Thank you very much for your help. Best regards, David

Jeronymous commented 1 year ago

What is hanging is this:

line = result.stderr.readline()

I don't understand the reason. Maybe have a look at https://stackoverflow.com/questions/12419198/python-subprocess-readlines-hangs

dchapelet commented 1 year ago

Hi, To remove doubt, I tested with whisper instead of _whispertimestamped and it works with the URL below.

It works with whisper module !!!

    url = 'http://commondatastorage.googleapis.com/gtv-videos-bucket/sample/WhatCarCanYouGetForAGrand.mp4'
    result = subprocess.Popen(['whisper', url, '--model', 'tiny.en', '--language', 'en', '--device', device, '--fp16', str(settings.GPU), '--no_speech_threshold', str(no_speech_threshold), '--verbose', str(False)], text=True)
result.wait()

    if result.returncode == 0:
        print('The process completed successfully.')
    else:
        print('The process returned an error with the code: ', process.returncode)

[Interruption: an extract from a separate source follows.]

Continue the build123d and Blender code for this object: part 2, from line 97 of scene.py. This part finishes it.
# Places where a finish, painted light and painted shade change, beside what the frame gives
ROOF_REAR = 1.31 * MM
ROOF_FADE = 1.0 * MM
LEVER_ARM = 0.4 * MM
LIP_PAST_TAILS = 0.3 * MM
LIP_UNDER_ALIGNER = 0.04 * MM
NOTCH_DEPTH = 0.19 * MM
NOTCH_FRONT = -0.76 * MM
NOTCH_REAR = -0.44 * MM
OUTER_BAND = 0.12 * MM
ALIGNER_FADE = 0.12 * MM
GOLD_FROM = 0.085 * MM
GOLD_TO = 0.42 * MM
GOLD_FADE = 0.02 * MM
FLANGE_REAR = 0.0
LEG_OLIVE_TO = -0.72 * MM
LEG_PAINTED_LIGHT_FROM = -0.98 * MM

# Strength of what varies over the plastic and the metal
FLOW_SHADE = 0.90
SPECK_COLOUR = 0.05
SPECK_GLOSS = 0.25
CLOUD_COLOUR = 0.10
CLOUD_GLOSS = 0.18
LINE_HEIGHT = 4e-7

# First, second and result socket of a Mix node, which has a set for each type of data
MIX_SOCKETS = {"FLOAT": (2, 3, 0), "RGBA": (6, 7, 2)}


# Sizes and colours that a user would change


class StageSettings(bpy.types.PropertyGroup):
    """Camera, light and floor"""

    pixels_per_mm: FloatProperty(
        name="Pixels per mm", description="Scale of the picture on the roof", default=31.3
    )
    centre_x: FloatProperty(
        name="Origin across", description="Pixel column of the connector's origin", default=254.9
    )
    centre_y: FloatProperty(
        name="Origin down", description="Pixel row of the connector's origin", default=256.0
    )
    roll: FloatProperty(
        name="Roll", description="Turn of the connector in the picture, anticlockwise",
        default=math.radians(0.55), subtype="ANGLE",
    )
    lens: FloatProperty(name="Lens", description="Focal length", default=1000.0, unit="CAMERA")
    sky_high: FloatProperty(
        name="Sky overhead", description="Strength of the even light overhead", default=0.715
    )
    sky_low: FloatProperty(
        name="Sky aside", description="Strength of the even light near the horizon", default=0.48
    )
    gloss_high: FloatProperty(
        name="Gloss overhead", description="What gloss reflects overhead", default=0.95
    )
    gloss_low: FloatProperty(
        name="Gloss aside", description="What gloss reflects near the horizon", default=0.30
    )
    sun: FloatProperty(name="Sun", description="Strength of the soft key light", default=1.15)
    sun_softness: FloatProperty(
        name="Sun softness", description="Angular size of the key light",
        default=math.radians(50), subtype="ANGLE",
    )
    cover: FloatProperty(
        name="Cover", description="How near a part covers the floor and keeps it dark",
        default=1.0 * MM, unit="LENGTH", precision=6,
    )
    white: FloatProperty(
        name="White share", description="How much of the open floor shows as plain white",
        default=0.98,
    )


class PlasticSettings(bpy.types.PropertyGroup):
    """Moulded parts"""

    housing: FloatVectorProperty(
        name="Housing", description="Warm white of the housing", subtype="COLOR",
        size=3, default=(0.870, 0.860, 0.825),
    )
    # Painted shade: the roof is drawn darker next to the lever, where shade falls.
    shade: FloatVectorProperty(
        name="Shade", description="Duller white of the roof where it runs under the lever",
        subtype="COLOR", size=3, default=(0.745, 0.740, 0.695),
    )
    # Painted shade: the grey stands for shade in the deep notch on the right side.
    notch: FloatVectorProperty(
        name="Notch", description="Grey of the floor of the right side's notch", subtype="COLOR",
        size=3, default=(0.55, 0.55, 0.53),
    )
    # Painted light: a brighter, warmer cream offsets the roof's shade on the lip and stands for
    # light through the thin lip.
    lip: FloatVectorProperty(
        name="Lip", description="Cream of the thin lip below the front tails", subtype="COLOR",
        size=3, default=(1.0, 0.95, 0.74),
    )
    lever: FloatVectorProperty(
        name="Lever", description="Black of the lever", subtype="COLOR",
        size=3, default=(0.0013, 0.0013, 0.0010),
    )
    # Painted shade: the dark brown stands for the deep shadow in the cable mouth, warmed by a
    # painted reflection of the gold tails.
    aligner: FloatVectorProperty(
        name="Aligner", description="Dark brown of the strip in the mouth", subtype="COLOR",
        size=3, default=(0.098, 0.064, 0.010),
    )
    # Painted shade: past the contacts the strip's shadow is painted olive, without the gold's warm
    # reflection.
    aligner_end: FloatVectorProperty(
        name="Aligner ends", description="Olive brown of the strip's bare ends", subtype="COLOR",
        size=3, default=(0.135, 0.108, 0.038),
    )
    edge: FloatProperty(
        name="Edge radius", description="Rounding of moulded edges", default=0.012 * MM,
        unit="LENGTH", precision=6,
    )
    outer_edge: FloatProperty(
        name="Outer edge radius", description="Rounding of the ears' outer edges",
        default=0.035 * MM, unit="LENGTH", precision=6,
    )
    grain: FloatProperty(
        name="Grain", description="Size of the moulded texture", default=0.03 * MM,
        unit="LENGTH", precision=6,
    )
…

It doesn't work with whisper_timestamped module

    url = 'http://commondatastorage.googleapis.com/gtv-videos-bucket/sample/WhatCarCanYouGetForAGrand.mp4'
    result = subprocess.Popen(['whisper_timestamped', url, '--model', 'tiny.en', '--language', 'en', '--device', device, '--fp16', str(settings.GPU), '--no_speech_threshold', str(no_speech_threshold), '--verbose', str(False)], text=True)
result.wait()

    if result.returncode == 0:
        print('The process completed successfully.')
    else:
        print('The process returned an error with the code: ', process.returncode)

I suspect something is not closed properly

Than you very much for your help. Best regards, David

dchapelet commented 1 year ago

Hi, Thank you for your help, I hotfix my code.

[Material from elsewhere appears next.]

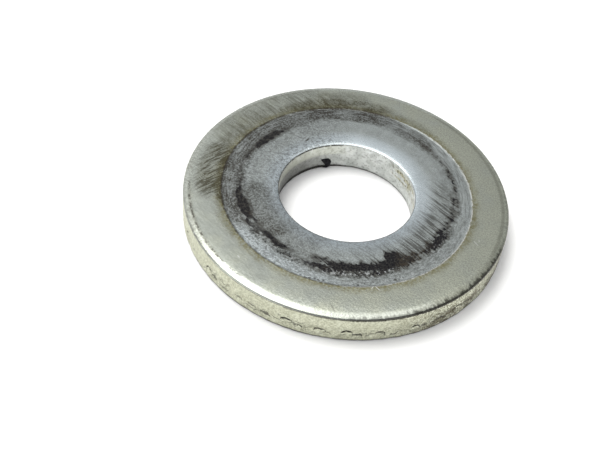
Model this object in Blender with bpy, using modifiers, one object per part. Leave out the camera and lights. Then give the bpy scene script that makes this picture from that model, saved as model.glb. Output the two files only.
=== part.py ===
"""Heavy flat washer for an M10 bolt: 10.5 mm bore, 25 mm outside diameter, 2.5 mm thick.

It is one blanked piece of plated steel plate. The punch side is up: both upper edges are rolled over by
the die, and a bolt flange has pressed a shallow round seat into the upper face. Both lower edges are the
sharp break-out side, with a small chamfer.

Frame: metres, +Z up along the bore axis, origin at the centre of the lower face.
"""

import math

import bpy

# Driving dimensions
OUTER_DIAMETER = 0.025
BORE_DIAMETER = 0.0105
THICKNESS = 0.0025

# Die roll: the edge sinks by the depth over the width, along a quarter of an ellipse
RIM_ROLL_WIDTH = 0.0006
RIM_ROLL_DEPTH = 0.0003
BORE_ROLL_WIDTH = 0.0003
BORE_ROLL_DEPTH = 0.00012
ROLL_STEPS = 6

# Seat pressed by the bolt flange: a flat floor and a narrow sloping shoulder
SEAT_DIAMETER = 0.0193
SEAT_DEPTH = 0.00002
SEAT_SHOULDER = 0.00014

# Break-out side
LOWER_CHAMFER = 0.0001

TURN_STEPS = 160
MERGE_DISTANCE = 0.00001
SHARP_ANGLE = math.radians(35)

# Plating: bright zinc with a faint yellow-green passivation
ZINC_COLOUR = (0.62, 0.63, 0.56, 1.0)
ZINC_ROUGHNESS = 0.32
ZINC_METALLIC = 1.0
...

I was waiting for stdout and stderr and p.Poll() was waiting for something from stdout because I was only reading from stderr. To fix, I redirected the stderr to stdout.

BEFORE :

p = subprocess.Popen(['whisper_timestamped', url, '--model', 'tiny.en', '--language', 'en', '--device', device, '--fp16', str(settings.GPU), '--no_speech_threshold', str(no_speech_threshold), '--detect_disfluencies', str(True), '--vad', str(True), '--verbose', str(False)], text=True, stdout=subprocess.PIPE, stderr=subprocess.PIPE)
while p.poll() is None:
        line = p.stderr.readline()

AFTER :

p = subprocess.Popen(['whisper_timestamped', url, '--model', 'tiny.en', '--language', 'en', '--device', device, '--fp16', str(settings.GPU), '--no_speech_threshold', str(no_speech_threshold), '--detect_disfluencies', str(True), '--vad', str(True), '--verbose', str(False)], text=True, stdout=subprocess.PIPE, stderr=subprocess.STDOUT)
while p.poll() is None:
        line = p.stdout.readline()

Now everything works perfectly. Best regards, David

Jeronymous commented 1 year ago

Perfect. Well done, and thanks for the feedback.